--- start of SOURCE MATERIAL ---

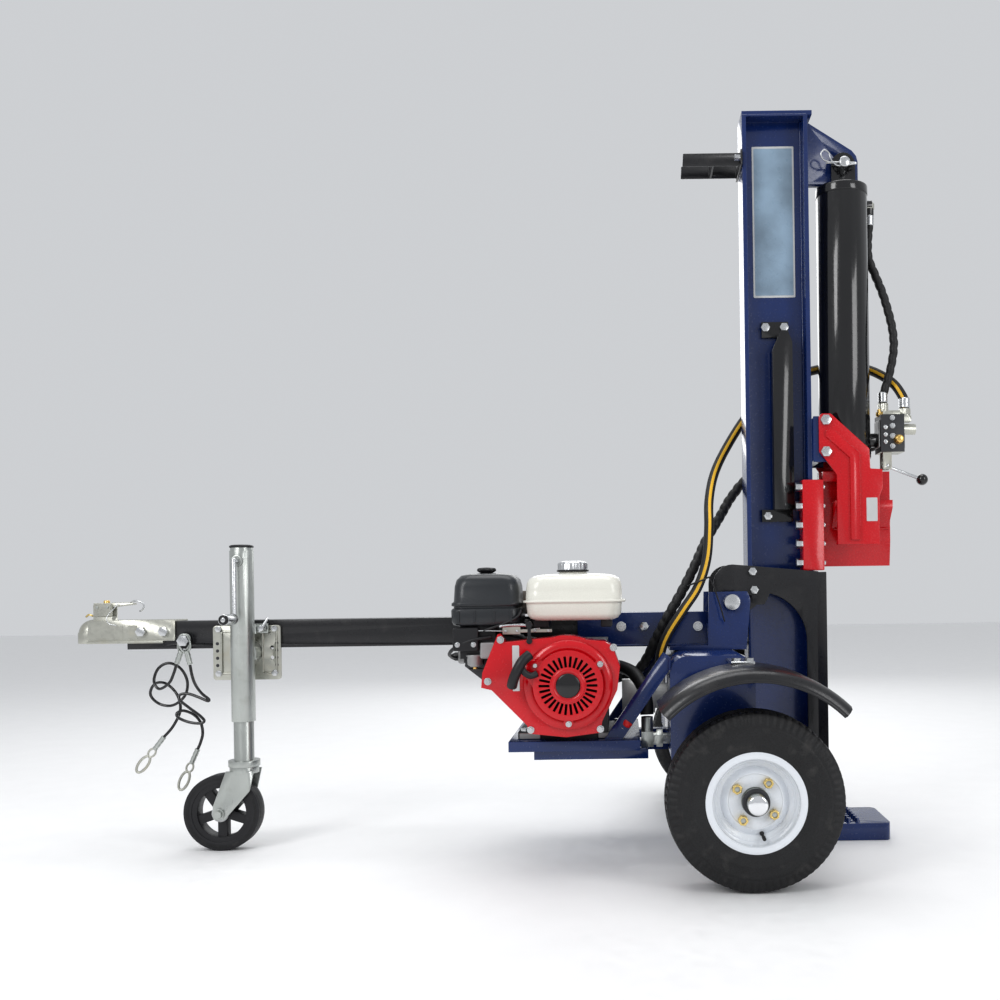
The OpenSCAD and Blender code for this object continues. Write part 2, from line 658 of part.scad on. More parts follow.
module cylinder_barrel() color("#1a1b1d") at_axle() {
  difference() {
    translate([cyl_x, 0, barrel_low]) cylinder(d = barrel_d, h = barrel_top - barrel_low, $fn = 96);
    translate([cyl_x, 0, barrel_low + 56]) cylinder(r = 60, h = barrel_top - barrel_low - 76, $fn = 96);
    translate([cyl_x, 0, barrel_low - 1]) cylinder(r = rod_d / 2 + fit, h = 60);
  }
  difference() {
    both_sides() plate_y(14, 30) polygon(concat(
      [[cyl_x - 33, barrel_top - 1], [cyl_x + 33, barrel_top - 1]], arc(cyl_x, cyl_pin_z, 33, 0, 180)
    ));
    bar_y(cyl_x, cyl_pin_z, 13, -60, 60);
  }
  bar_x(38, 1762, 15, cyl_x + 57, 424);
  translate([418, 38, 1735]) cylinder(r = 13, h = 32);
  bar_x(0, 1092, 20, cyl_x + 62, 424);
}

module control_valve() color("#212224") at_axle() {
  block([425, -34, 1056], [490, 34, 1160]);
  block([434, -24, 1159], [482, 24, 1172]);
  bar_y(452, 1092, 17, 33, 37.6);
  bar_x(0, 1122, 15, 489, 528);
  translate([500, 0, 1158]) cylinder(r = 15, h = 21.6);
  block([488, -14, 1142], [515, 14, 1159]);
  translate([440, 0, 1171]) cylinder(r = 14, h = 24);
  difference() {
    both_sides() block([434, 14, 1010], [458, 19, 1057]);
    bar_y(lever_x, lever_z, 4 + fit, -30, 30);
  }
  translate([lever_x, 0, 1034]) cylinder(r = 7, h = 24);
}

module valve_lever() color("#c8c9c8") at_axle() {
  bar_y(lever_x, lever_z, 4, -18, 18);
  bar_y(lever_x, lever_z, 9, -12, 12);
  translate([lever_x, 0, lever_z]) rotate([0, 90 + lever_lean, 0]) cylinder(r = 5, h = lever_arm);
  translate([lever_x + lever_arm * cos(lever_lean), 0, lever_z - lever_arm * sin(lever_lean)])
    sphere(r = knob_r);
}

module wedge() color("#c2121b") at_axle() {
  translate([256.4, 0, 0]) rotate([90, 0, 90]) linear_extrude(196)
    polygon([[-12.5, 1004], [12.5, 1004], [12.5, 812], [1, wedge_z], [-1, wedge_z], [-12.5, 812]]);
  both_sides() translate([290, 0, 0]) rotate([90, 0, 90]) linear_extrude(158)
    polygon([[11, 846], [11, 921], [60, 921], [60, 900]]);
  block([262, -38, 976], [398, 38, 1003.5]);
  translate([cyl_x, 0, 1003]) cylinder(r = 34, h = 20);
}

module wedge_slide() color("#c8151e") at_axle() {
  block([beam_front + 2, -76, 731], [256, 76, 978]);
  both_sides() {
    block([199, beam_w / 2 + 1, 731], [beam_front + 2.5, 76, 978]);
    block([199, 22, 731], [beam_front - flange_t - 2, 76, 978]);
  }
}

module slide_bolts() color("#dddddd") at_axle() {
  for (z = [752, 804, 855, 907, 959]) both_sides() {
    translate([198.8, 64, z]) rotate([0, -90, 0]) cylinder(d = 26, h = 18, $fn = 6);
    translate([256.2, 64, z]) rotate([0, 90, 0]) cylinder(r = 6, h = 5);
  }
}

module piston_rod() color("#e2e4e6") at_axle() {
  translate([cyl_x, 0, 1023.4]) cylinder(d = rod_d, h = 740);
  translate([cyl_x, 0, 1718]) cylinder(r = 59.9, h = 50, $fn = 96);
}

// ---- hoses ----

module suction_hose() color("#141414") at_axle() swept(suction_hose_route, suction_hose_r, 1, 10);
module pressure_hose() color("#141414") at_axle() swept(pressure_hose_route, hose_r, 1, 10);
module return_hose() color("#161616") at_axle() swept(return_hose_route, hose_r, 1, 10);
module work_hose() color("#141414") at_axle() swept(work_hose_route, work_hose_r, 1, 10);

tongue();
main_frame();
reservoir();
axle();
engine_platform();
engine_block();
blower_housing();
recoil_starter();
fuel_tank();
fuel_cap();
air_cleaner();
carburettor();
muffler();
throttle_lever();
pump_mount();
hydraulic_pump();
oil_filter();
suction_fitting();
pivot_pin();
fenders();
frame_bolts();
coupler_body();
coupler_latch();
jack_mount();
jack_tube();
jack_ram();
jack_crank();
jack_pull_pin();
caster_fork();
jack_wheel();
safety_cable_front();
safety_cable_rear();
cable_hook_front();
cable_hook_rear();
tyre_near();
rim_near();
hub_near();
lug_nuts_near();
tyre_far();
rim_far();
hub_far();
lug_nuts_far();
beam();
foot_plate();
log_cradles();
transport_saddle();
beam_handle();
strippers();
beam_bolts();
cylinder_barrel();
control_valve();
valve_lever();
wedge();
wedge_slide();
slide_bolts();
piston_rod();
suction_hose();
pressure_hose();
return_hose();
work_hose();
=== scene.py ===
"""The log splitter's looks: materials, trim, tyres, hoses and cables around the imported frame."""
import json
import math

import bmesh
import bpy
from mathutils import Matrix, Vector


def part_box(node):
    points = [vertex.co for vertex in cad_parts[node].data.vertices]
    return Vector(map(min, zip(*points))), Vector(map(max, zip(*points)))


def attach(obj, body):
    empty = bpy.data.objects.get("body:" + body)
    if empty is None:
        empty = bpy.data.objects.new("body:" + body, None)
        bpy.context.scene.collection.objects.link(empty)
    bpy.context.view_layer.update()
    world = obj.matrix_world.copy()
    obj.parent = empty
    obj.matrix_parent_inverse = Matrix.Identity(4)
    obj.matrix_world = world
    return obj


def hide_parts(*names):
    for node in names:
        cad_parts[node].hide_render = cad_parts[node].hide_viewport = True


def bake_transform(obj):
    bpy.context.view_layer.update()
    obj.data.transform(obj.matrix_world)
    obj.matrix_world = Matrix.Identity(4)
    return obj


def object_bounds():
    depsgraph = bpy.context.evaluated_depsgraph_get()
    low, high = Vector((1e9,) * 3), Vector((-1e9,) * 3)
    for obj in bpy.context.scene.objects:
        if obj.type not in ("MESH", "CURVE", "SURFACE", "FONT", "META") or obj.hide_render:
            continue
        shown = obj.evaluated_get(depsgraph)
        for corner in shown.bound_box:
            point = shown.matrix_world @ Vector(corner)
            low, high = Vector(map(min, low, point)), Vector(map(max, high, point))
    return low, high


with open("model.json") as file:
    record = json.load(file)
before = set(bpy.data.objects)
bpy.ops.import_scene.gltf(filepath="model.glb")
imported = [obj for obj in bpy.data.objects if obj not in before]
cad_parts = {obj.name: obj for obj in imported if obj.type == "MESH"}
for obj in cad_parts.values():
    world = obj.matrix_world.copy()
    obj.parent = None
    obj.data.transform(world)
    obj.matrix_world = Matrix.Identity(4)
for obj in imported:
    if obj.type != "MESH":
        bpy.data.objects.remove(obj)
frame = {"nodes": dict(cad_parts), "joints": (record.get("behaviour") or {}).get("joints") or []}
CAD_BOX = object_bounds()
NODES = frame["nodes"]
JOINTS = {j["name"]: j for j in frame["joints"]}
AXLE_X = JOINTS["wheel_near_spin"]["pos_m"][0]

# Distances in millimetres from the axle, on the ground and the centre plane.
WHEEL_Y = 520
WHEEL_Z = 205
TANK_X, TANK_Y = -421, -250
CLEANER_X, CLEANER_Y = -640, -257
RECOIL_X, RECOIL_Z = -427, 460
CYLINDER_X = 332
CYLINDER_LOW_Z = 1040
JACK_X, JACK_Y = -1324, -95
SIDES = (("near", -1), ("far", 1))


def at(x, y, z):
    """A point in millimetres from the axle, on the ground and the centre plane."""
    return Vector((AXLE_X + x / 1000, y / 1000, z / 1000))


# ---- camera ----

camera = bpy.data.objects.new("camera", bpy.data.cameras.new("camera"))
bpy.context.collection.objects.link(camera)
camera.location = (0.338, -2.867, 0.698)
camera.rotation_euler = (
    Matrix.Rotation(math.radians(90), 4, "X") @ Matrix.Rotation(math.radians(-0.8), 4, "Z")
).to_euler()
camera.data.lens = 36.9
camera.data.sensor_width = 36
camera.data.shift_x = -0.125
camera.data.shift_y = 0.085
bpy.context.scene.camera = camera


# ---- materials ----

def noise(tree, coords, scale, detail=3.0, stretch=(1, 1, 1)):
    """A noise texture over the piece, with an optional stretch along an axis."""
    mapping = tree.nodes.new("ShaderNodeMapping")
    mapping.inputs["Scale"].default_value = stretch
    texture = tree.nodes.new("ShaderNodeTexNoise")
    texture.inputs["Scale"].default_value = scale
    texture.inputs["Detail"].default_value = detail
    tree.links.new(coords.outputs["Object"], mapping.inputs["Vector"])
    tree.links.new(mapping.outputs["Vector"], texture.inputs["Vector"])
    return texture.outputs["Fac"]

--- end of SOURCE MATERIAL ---

§ **EXERCISE REQUIREMENTS**
Begin at the line that has "suction_hose_r, 1, 10);", stop after the line that has "cad_parts[node].hide_render = cad_parts[node].hide_viewport", and repeat exactly those lines, nothing more.

§ **OUTPUT**
module suction_hose() color("#141414") at_axle() swept(suction_hose_route, suction_hose_r, 1, 10);
module pressure_hose() color("#141414") at_axle() swept(pressure_hose_route, hose_r, 1, 10);
module return_hose() color("#161616") at_axle() swept(return_hose_route, hose_r, 1, 10);
module work_hose() color("#141414") at_axle() swept(work_hose_route, work_hose_r, 1, 10);

tongue();
main_frame();
reservoir();
axle();
engine_platform();
engine_block();
blower_housing();
recoil_starter();
fuel_tank();
fuel_cap();
air_cleaner();
carburettor();
muffler();
throttle_lever();
pump_mount();
hydraulic_pump();
oil_filter();
suction_fitting();
pivot_pin();
fenders();
frame_bolts();
coupler_body();
coupler_latch();
jack_mount();
jack_tube();
jack_ram();
jack_crank();
jack_pull_pin();
caster_fork();
jack_wheel();
safety_cable_front();
safety_cable_rear();
cable_hook_front();
cable_hook_rear();
tyre_near();
rim_near();
hub_near();
lug_nuts_near();
tyre_far();
rim_far();
hub_far();
lug_nuts_far();
beam();
foot_plate();
log_cradles();
transport_saddle();
beam_handle();
strippers();
beam_bolts();
cylinder_barrel();
control_valve();
valve_lever();
wedge();
wedge_slide();
slide_bolts();
piston_rod();
suction_hose();
pressure_hose();
return_hose();
work_hose();
=== scene.py ===
"""The log splitter's looks: materials, trim, tyres, hoses and cables around the imported frame."""
import json
import math

import bmesh
import bpy
from mathutils import Matrix, Vector


def part_box(node):
    points = [vertex.co for vertex in cad_parts[node].data.vertices]
    return Vector(map(min, zip(*points))), Vector(map(max, zip(*points)))


def attach(obj, body):
    empty = bpy.data.objects.get("body:" + body)
    if empty is None:
        empty = bpy.data.objects.new("body:" + body, None)
        bpy.context.scene.collection.objects.link(empty)
    bpy.context.view_layer.update()
    world = obj.matrix_world.copy()
    obj.parent = empty
    obj.matrix_parent_inverse = Matrix.Identity(4)
    obj.matrix_world = world
    return obj


def hide_parts(*names):
    for node in names:
        cad_parts[node].hide_render = cad_parts[node].hide_viewport = True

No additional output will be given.